8. Protect Against Insect Bites
You might be surprised to learn that mosquitos are proven to be more attracted to pregnant people.
The reason is believed to be twofold – changes to the your respiratory system during pregnancy mean you breathe out more carbon dioxide (mosquitos are attracted to carbon dioxide), and your warmer than usual body temperature and increased sweating acts as a way for mosquitos to find you more easily.
Some things you might want to do to protect yourself against insect bites include:
- Cover your entire body with clothing if the weather allows
- Use mosquito nets
- Use insect repellent
9. Take It Easy
Pregnancy can take its toll on your body and your energy levels.
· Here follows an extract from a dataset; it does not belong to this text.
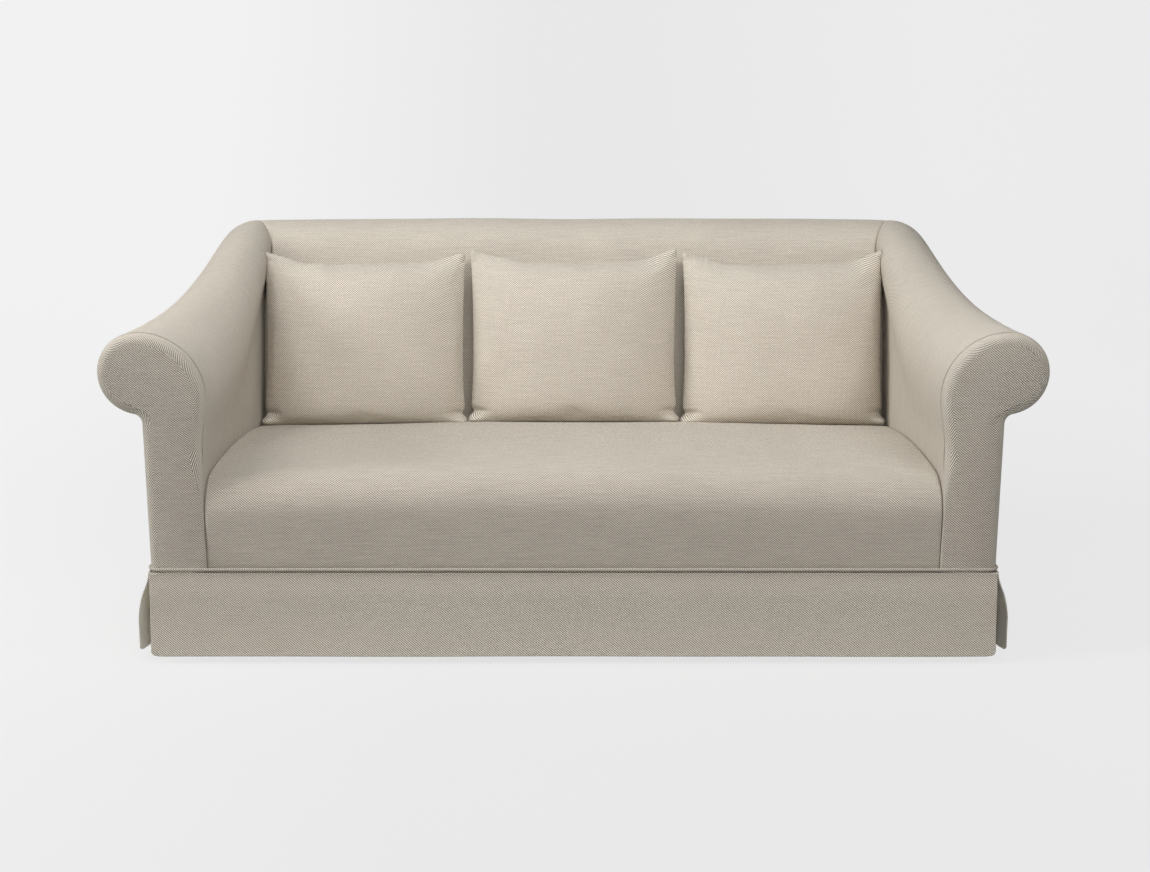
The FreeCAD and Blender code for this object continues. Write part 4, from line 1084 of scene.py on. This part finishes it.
beech = {way: wood("beech_" + way, way, (0.66, 0.50, 0.34), (0.54, 0.39, 0.25), 0.55) for way in "xyz"}
plywood = wood("plywood_face", "z", (0.74, 0.60, 0.42), (0.64, 0.50, 0.34), 0.6, rings=14.0)
dowel = wood("dowel_beech", "x", (0.70, 0.54, 0.36), (0.60, 0.45, 0.29), 0.5, rings=90.0)
stained = wood("stained_foot", "z", (0.24, 0.155, 0.095), (0.14, 0.085, 0.05), 0.38, rings=80.0, coat=0.35)
print("woods", [m.name for m in (*beech.values(), plywood, dowel, stained)])

# %% [markdown]
# ## Steel and plastic
#
# Springs are drawn from oil-tempered wire, which is dark and faintly streaked with brown. The
# screws, bolts and clips are zinc plated, with a fine crystal pattern in the plating. The glides
# under the feet are moulded nylon, matt and scuffed by the floor.

# %% Metal and nylon
def mottled(name, light, dark, roughness, metallic, scale, swing, bump=0.0001, crystals=False):
    """Two tones by a noise or by crystal cells, with the roughness swinging about its middle."""
    material, n, shader = new_material(name, roughness, metallic)
    point = n.add("TexCoord").outputs["Object"]
    pattern = n.noise(point, scale, 4.0, 0.6)
    if crystals:
        cells = n.add("TexVoronoi", {"Vector": point, "Scale": scale * 2}).outputs["Color"]
        pattern = n.math("ADD", n.math("MULTIPLY", pattern, 0.5),
                         n.math("MULTIPLY", n.add("SeparateXYZ", {"Vector": cells}).outputs["X"], 0.5))
    share = n.span(pattern, 0.3, 0.7)
    n.fill(shader.inputs["Base Color"], n.blend(share, tint(light, 1.0), tint(dark, 1.0)))
    n.fill(shader.inputs["Roughness"], n.span(pattern, 0.3, 0.7, roughness - swing, roughness + swing))
    n.bump(shader, pattern, bump, 0.4)
    return material


spring_wire = mottled("spring_wire", (0.38, 0.385, 0.39), (0.29, 0.265, 0.24), 0.38, 1.0, 60.0, 0.10)
zinc = mottled("zinc_plate", (0.66, 0.66, 0.65), (0.55, 0.56, 0.56), 0.32, 1.0, 300.0, 0.08, crystals=True)
nylon = mottled("glide_nylon", (0.13, 0.13, 0.13), (0.10, 0.10, 0.10), 0.5, 0.0, 250.0, 0.10, 0.0002)

# %% [markdown]
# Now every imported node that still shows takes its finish. The table says which way each board's
# grain runs, and the node's own slot is filled, so neither its place nor its mesh changes.

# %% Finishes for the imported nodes
along_x = ("front_rail", "back_rail", "back_top_rail", "back_lower_rail", "seat_back_rail")
along_y = ("arm_tack_rails", "arm_top_rail_left", "arm_top_rail_right", "inner_rails",
           "side_rail_left", "side_rail_right", "stretchers")
slot_of = {row["node"]: row["material_slot"] for row in frame["record"]["subparts"]}
finish_of = {"plywood": plywood, "dowel_wood": dowel, "foot_wood": stained, "spring_steel": spring_wire,
             "zinc_steel": zinc, "glide_plastic": nylon}
finished = 0
for node, slot in slot_of.items():
    if slot == "hardwood":
        finish = beech["x" if node in along_x else "y" if node in along_y else "z"]
    elif slot in finish_of:
        finish = finish_of[slot]
    else:
        continue
    for holder in frame["nodes"][node].material_slots:
        holder.material = finish
    finished += 1
print(finished, "packed nodes finished")

# %% [markdown]
# ## The skirt
#
# Four lined panels hang from under the welt, one for each side, and their edges only meet at the
# corners. The lining gives them body, so they don't fall in folds. The front and back panels swing
# out slowly and most near the hem. The side panels swing out soon and then drop nearly plumb, and
# their ends curl outwards. All four have a faint wave along the hem.

# %% Skirt panels
skirt_top, skirt_thickness = 0.212, 0.003
skirt_corner, hem_round, face_gap = 0.014, 0.0022, 0.0003
skirt_wave, end_curl_reach = 0.0012, 0.045


def skirt_patches(half_length, face, flare, curl, seed, foot_z):
    """A hanging panel facing -Y. Its drop runs from 0 at the top to 1 at the hem.

    A panel with curled ends stands out by an S-curve of the drop and a steady slope, and its ends
    curl out by a further S-curve of how near a point is to them. A plain panel stands out by a
    short S-curve and the square of the drop.
    """
    x = end_shares(130, 0.0009)[None] * half_length
    past = np.clip(np.abs(x) - (half_length - skirt_corner), 0, skirt_corner)
    foot = foot_z + skirt_corner - np.sqrt(skirt_corner ** 2 - past ** 2)
    share = np.concatenate([np.linspace(0, 0.94, 40), [0.96, 0.975, 0.985, 0.993, 0.998, 1.0]])[:, None]
    z = skirt_top + (foot - skirt_top) * share
    drop = (skirt_top - z) / (skirt_top - foot_z)
    stand = flare * np.where(curl > 0, 0.82 * rise((drop - 0.01) / 0.60) + 0.18 * drop,
                             0.2 * rise(drop / 0.3) + 0.8 * drop ** 2)
    stand = stand + curl * rise(1 - (half_length - np.abs(x)) / end_curl_reach) * rise(drop / 0.35)
    waves = ripples(spread(x, 0, 0.15 * z), 0.42, seed, 5)
    stand = stand + skirt_wave * waves * rise(drop / 0.8)
    hem = rise(1 - np.minimum(z - foot, half_length - np.abs(x)) / hem_round)
    half = skirt_thickness / 2 * np.sqrt(np.maximum(1 - hem ** 2, 0.02))
    middle = -(face + face_gap + skirt_thickness / 2) - stand
    return shell(spread(x, middle - half, z), spread(x, middle + half, z), spread(x, z))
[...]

You’re should be having a nice, relaxing time on vacation, so don’t feel any shame in taking things easy and getting the rest you need and deserve during your trip.
10. Ensure There Is A Hospital Within Reach
The final tip relates to your location, because you may want to consider somewhere that’s within fairly close reach of a hospital.
Some women will be comfortable camping in remote locations while pregnant, and depending on your circumstances this should be fine.
But other women who are either far along in the third trimester or are at a higher risk of complications, may want to ensure there is a hospital nearby and there’s an OBGYN on call.
What To Eat If You Are Camping While Pregnant?
The answer depends on your set-up, because if you have a heat source, electricity and an effective cooler for the journey, you may want to pack the type of food you normally eat at home.
If on the other hand your resources are more limited or chilled storage space is at a premium, then canned foods, vegetables, fruit, salads, fresh eggs, bread, crackers, peanut butter and high-protein snacks (see above) might be a good option.
Don’t forget to consume all the extra calories you need while pregnant, and remember the USDA advises pregnant women only eat meat that has been thoroughly cooked at a temperature above 160 degrees Fahrenheit, to ensure harmful bacteria like salmonella and toxoplasma are killed.
Can Bonfire Smoke Harm My Baby?
If you’ve decided to go camping while expecting you’re probably also wondering if you can sit by a campfire when pregnant.
Or more specifically, if inhaling smoke from a fire while pregnant will harm your unborn baby.
It’s true that it’s definitely not a good idea to sit by a fire for too long, because smoke fire contains gases like carbon monoxide, that can harm an unborn baby.
Studies show that prolonged exposure to smoke can lead to premature birth, but there are no studies that indicate occasional exposure to smoke is harmful.
So if you feel more comfortable you may want to avoid the campfire completely, although common sense would suggest that provided you are not sitting there for hours inhaling smoke, you should be fine.
Ultimately it comes down to personal choice, but for piece of mind you may want to check with your midwife or doctor.